Action: It is normal for some men to become depressed or anxious during separation – if your depression or anxiety lasts for more than two weeks and interferes with your ability to function at home or while working, then contact your GP, counsellor or psychologist.
Managing angry feelings
When our former partner initiates the separation we may find ourselves feeling anger and frustration and choose to blame them. What is important to keep in mind is that anger in this case is not a primary emotion. Underneath our anger may be feelings of loss, hurt, pain or embarrassment. Having self-awareness of the feelings underneath our anger creates space for these feelings so we can better express and manage them.
Action: Managing these feelings can be difficult. Some steps you can take include writing a list of the positives or opportunities presented by separation, take a time out to go and do something you find enjoyable and relaxing, or practice five minutes of slow conscious breathing to calm yourself.
Taking care of yourself
During this challenging time it may become difficult to take care of your children the way you would like to. One way to make sure you look after your children is to take care of yourself. Self-care is a method of caring for one’s own body and mind, and is an important practice to partake in.
Action: Take care of yourself by exercising your body through movement and giving your mind a break.

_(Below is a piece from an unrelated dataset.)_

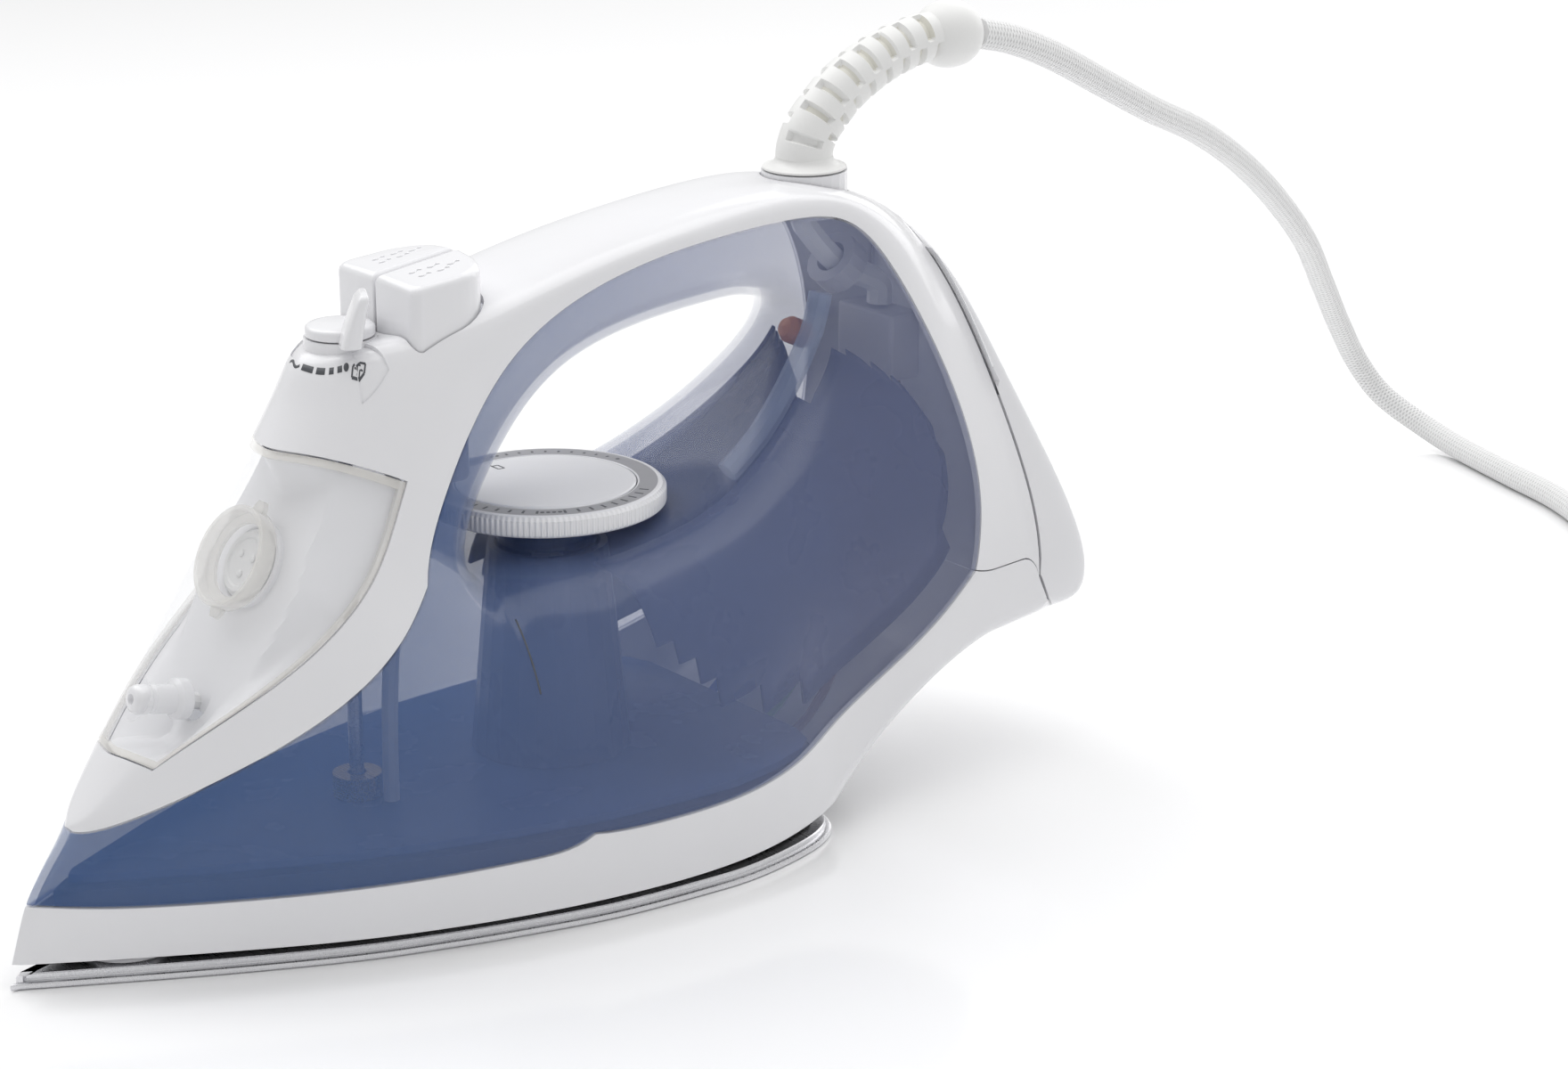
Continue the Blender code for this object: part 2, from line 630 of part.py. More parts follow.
def heating():
    """The cast block on the sole, its element, its steam chamber's cover and the dark tray over them."""
    low, high = BLOCK_HEIGHTS
    plate("heater_block", sole_outline(9, 46, 200), low, high, "cast")
    half = [(24, 170), (23, 140), (20, 110), (14, 80), (7, 62)]
    route = [(18, 203), *half, (0, 57), *[(-x, y) for x, y in reversed(half)], (-18, 203)]
    centre = high + GAP + ELEMENT_RADIUS
    tube("heating_element", smooth_path([at(x, y, centre) for x, y in route], 3),
         ELEMENT_RADIUS, "steel")
    cover = [(-10, 86), (10, 86), (16, 104), (18, 130), (18, 168), (14, 172), (-14, 172),
             (-18, 168), (-18, 130), (-16, 104)]
    plate("steam_chamber_cover", cover, high + GAP, high + 2.5, "steel")
    rod("thermal_fuse", (-7, 184, high + 2.1), (7, 184, high + 2.1), 1.8, "grey", 12)

    plate("heat_shield", sole_outline(5, 14, 209.5), 4.3, 22, "dark")
    shield = bpy.data.objects["heat_shield"]
    cut(shield, plate("shield_hollow", sole_outline(6.6, 17, 208), 0, 20.5, None, hidden=True))
    pad_x, pad_y = NOSE_PAD
    turned("nose_pad", ((0, 5.8), (12, 5.8), (12, 3.9), (0, 3.9)), at(pad_x, pad_y, 0),
           (0, 0, 1), "grey")
    cut(shield, rod("pad_room", (pad_x, pad_y, 0), (pad_x, pad_y, 6.1), 12.4, None, hidden=True))
    for name, x in (("live_way", 18), ("neutral_way", -18), ("earth_way", 6)):
        cut(shield, rod(name, (x, 205, centre), (x, 212, centre), 1.9, None, 8, True))
    return centre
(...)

You could move by walking or running around your neighbourhood, going to the gym or an exercise class or finding the time and space for stretching and bodyweight exercises. Give your mind a break by meditating, watching a comedy movie, take a relaxing bath or walking slowly and consciously. Find the practices which best work for you.
Maintain contact with your friends and family as best you can - even a 15 minute daily phone call is enough to stay connected. With so many emotions and thoughts spinning in your head it is great to have people you know and trust listen to you without judgement. If what you are experiencing feels too sensitive to share, speak to your GP, psychologist or counsellor for support.
Action: Regularly stay in touch with family and friends, reach out to others who are going through similar situations and seek professional support if needed.
As we journey through these challenging times, please reach out for support and connection amongst your community or if you’d like further support from Relationships Australia WA you can call us on 1300 364 277.
Our Education team are continuing to facilitate Relationship Australia WA’s seminars, workshops and courses face-to-face and online. If you’d like to register your interest in attending a course on Survival Kit For Separating Dads or any of our other courses, please email firstname.lastname@example.org or call 6164 0200.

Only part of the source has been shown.